Monday, February 16, 2009

I say "expropriate", you say "enteignet", we could never do a duet ( or maybe we could)

About a minute after I posted the last entry, I clicked onto the home page of the Munich Süddeutsche Zeitung and the lead story was Hypo Real Estate: Die Pflicht zur Enteignung 15.02.2009 (Hypo Real Estate: The Duty of Expropriation). The author, Heribert Prantl, writes of the deal relating a collapsing real estate lender:

Bricht in dieser Woche der Staatssozialismus aus in Deutschland? Führt Angela Merkel einen klitzekleinen Kommunismus ein? Das Kabinett will ein Gesetz verabschieden, das die Enteignung von Aktionären eines Finanzinstituts erlaubt; der Staat behält sich vor, deren Anteile an der Hypo Real Estate (HRE) zwangsweise zu übernehmen.
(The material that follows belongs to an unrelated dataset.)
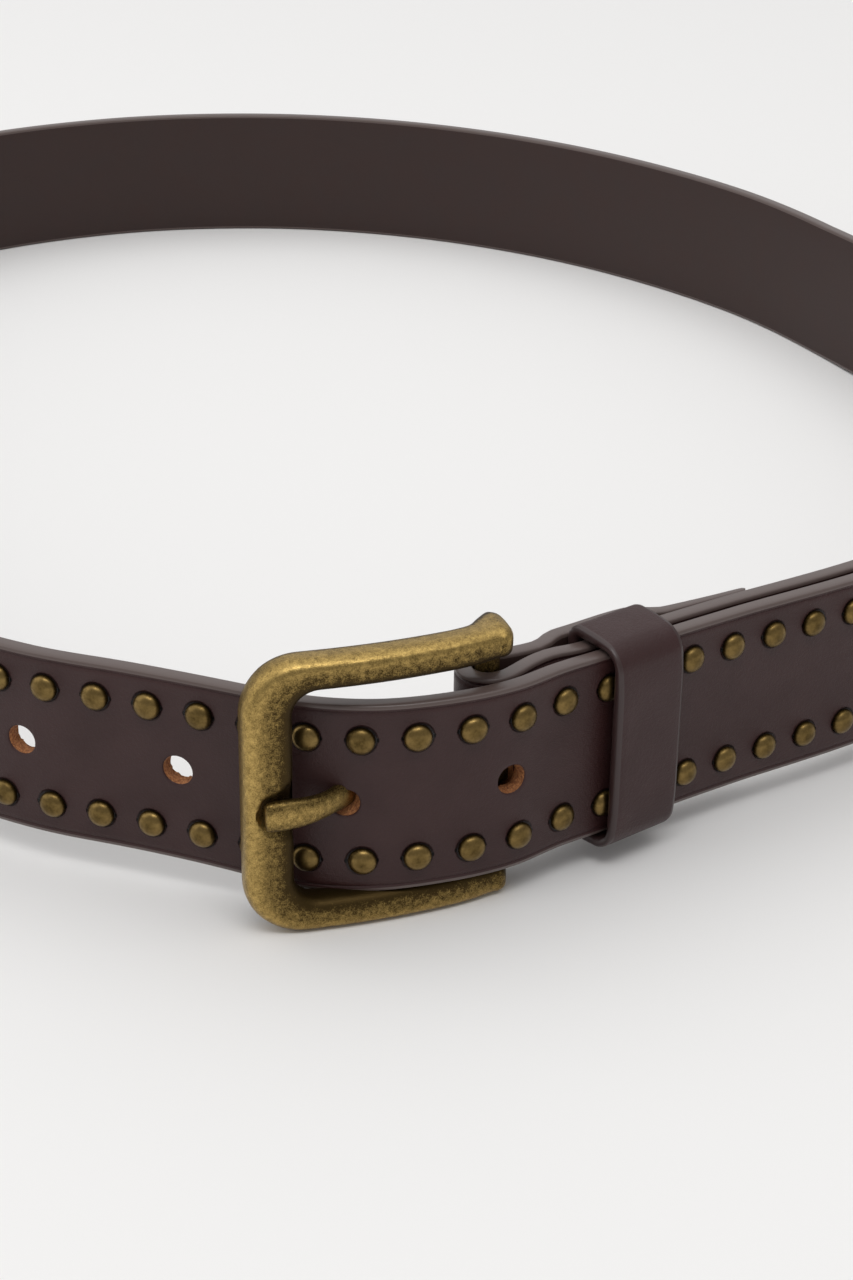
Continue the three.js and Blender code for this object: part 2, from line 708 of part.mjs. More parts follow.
function buildStrap() {
  let strap = solid(strapBand()).add(solid(studRows()));
  strap = strap.subtract(solid(tipCutter()));
  strap = strap.subtract(solid(hubSlot()));
  strap = strap.subtract(rivetHole());
  strap = strap.subtract(prongBody(FIT_GAP));
  const lastHole = tipStation - TIP_TO_LAST_HOLE;
  for (let hole = 0; hole < HOLE_COUNT; hole += 1) {
    const station = lastHole - hole * HOLE_SPACING;
    strap = strap.subtract(solid(punch(station, HOLE_DIAMETER, STRAP_THICKNESS + 2 * FIT_GAP)));
  }
  return strap;
}

const darkLeather = new THREE.MeshStandardMaterial({ color: 0x43302f, roughness: 0.5, metalness: 0 });
const redLeather = new THREE.MeshStandardMaterial({ color: 0x4a3130, roughness: 0.5, metalness: 0 });
const antiqueBrass = new THREE.MeshStandardMaterial({ color: 0x8a6f35, roughness: 0.42, metalness: 1 });

const belt = new THREE.Group();
belt.rotation.z = BUCKLE_YAW;

function addPiece(name, body, material) {
  const mesh = new THREE.Mesh(geometryOf(body), material);
  mesh.name = name;
  belt.add(mesh);
}

addPiece('strap', buildStrap(), darkLeather);
addPiece('buckle_frame', buildFrame(), antiqueBrass);
addPiece('buckle_prong', buildProng(), antiqueBrass.clone());
addPiece('keeper', buildKeeper(), redLeather);
addPiece('fold_rivet', buildRivet(), antiqueBrass.clone());

// The origin is the middle of the belt's footprint, on the floor
const product = new THREE.Group();
product.add(belt);
product.updateMatrixWorld(true);
const extent = new THREE.Box3().setFromObject(product, true);
const middle = extent.getCenter(new THREE.Vector3());
belt.position.set(-middle.x, -middle.y, -extent.min.z);
product.updateMatrixWorld(true);

export default product;
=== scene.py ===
"""A studded leather belt buckled into its waist loop, dressed round its fixed model.

Lengths are metres. The strap's route is worked out in the buckle's own frame, where x runs
from the buckle's leg to its bar, y towards the back of the loop and z up, and it is then
turned and moved to where the model has the buckle.
"""

import math

import bmesh
import bpy
import numpy as np
from mathutils import Matrix, Vector


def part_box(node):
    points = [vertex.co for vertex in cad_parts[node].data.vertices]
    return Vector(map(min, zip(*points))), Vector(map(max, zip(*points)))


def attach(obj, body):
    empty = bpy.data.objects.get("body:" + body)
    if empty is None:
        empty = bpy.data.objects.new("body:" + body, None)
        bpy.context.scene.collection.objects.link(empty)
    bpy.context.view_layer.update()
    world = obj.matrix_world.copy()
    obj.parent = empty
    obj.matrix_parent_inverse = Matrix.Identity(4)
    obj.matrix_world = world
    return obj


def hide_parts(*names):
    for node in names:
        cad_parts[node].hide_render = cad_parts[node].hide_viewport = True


bl_info = {
    "name": "Studded belt",
    "version": (1, 0, 0),
    "blender": (4, 5, 0),
    "location": "View3D > Sidebar > Belt",
    "description": "Builds a studded leather belt, its buckle and its keeper",
    "category": "Add Mesh",
}

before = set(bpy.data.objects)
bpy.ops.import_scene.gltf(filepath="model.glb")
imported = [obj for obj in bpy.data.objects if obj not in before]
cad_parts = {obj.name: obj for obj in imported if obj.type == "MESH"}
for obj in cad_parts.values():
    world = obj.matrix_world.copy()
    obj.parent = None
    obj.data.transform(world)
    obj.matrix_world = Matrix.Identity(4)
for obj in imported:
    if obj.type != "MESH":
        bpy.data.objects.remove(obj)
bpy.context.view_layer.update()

# Buckle: a leg, two arms with thicker ends swept back, and the bar between them
FRAME_HEIGHT = 0.0434
FRAME_DEPTH = 0.0055
FRAME_BOW = 0.0012
LEG_WIDTH = 0.0072
ARM_HEIGHT = 0.005
OUTER_CORNER = 0.0085
INNER_CORNER = 0.0038
LEG_TO_BAR = 0.034
HEEL_DEPTH = 0.0086
HEEL_SETBACK = 0.002
BAR_SETBACK = 0.0041
BAR_DIAMETER = 0.0036
BUCKLE_YAW = math.radians(20)
SLANT_AT_BAR = math.radians(14.5)
LEG_FROM_CORNER = (0.00367, 0.00306)

# Prong
PRONG_HOLE_TO_BAR = 0.0256
PRONG_WIDTH = 0.0046
PRONG_THICKNESS = 0.0024
HUB_WALL = 0.0019
HUB_WIDTH = 0.006
NOTCH_DEPTH = 0.0011

# Keeper
KEEPER_WIDTH = 0.0126
KEEPER_THICKNESS = 0.0019
BAR_TO_KEEPER = 0.0159
KEEPER_HEADROOM = 0.0005
KEEPER_DROOP = 0.0006
KEEPER_FRONT_RADIUS = 0.0043
KEEPER_BACK_RADIUS = 0.0027

# Strap
STRAP_WIDTH = 0.03
STRAP_THICKNESS = 0.0026
LOOP_ACROSS = 0.273
LOOP_BACK = 0.328
TIP_TO_LAST_HOLE = 0.1
TIP_ROUND = 0.014
HOLE_COUNT = 5
HOLE_SPACING = 0.025
BUCKLED_HOLE = 3
FOLD_LENGTH = 0.049
STUD_PITCH = 0.008
STUD_FROM_EDGE = 0.00535
TIP_TO_FIRST_STUD = 0.0114

# Rivet through the fold
RIVET_HEAD_DIAMETER = 0.0065
RIVET_HEAD_THICKNESS = 0.0005
RIVET_SHANK_DIAMETER = 0.003
RIVET_FROM_FOLD_END = 0.005

# Clearances
FIT_GAP = 0.0003
LAYER_GAP = 0.0004
BAR_GAP = 0.0004
OVERLAP_GAP = 0.0011
PINCH_GAP = 0.0018
KEEPER_GAP = 0.0005
RIVET_GAP = 0.00035
STUD_CLEARANCE = 0.0009
STUD_RISE = 0.0014
ARM_GAP = 0.00025

# How the layers lie
FRONT_DEPTH = STRAP_THICKNESS / 2
FOLD_RADIUS = BAR_DIAMETER / 2 + BAR_GAP + STRAP_THICKNESS / 2
BAR_DEPTH = STRAP_THICKNESS + LAYER_GAP + STRAP_THICKNESS / 2 + FOLD_RADIUS
STRAP_LIFT = ARM_HEIGHT + ARM_GAP
STRAP_MIDDLE = STRAP_LIFT + STRAP_WIDTH / 2
FRAME_MIDDLE = FRAME_HEIGHT / 2
RESTS_FROM = 0.74 * LOOP_BACK
FOLLOWS_GUIDE_FROM = 0.88

# Where the strap hangs lower in the buckle's window
SAG_DEPTH = 0.00078
SAG_FROM_LEG = 0.0067
SAG_REACH = 0.0108
SAG_STRETCH = 0.8

# Outer face of the belt from above. Columns: share of the way from leg to bar, and share
# of the way from behind the leg to in front of the bar
WINDOW_ROWS = ((0.05, 0), (0.23, 0.49), (0.49, 0.94), (0.78, 1.08))

# Columns: shares of the fold's length from the bar, along it and back
OVERLAP_ROWS = ((0.21, 0.066), (0.38, 0.114), (0.61, 0.19), (0.86, 0.262))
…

Einem klassischen Marktwirtschaftler galt so eine Staatsaktion bisher als Todsünde, als ein Kapitalverbrechen an der Wirtschaft und der Eigentumsgarantie. Doch diese Enteignung ist kein sozialrevolutionärer Akt, sie ist nicht einmal ein Instrument zur Gesellschaftsreform. Sie ist auch kein Mittel, das Staatsvermögen zu mehren, sondern nur ein kleiner Versuch, es zu erhalten.

[Is state socialism breaking into Germany this week? Is [conservative Prime Minister] Angela Merkel introducing a smidgen of Communism? The Cabinet will approve a law that allows the expropriation of stockholders of a financial institution; the state will reserve the right to take over their shares of the Hypo Real Estate (HRE) by compulsion.

To a classical free marketeer, such an action by the state has been regarded up until now as a mortal sin, as a capital crime against the economy and the security of property. But this expropriation is no social-revolutionary act, it isn't even an instrument of social reform. It is also no device to increase the property of the state, but rather a small attempt to maintain it.]
The latter refers to the fact that the German government injected capital into HRE (i.e, bought shares) to the tune of 100 billion euros and if the company goes under, that public investment would be lost.

This expropriation thing could catch on. Who would have thought even a year ago that nationalizing the biggest financial institutions would so soon become the prudent, "pro-business" solution to the failure of the world's private financial system?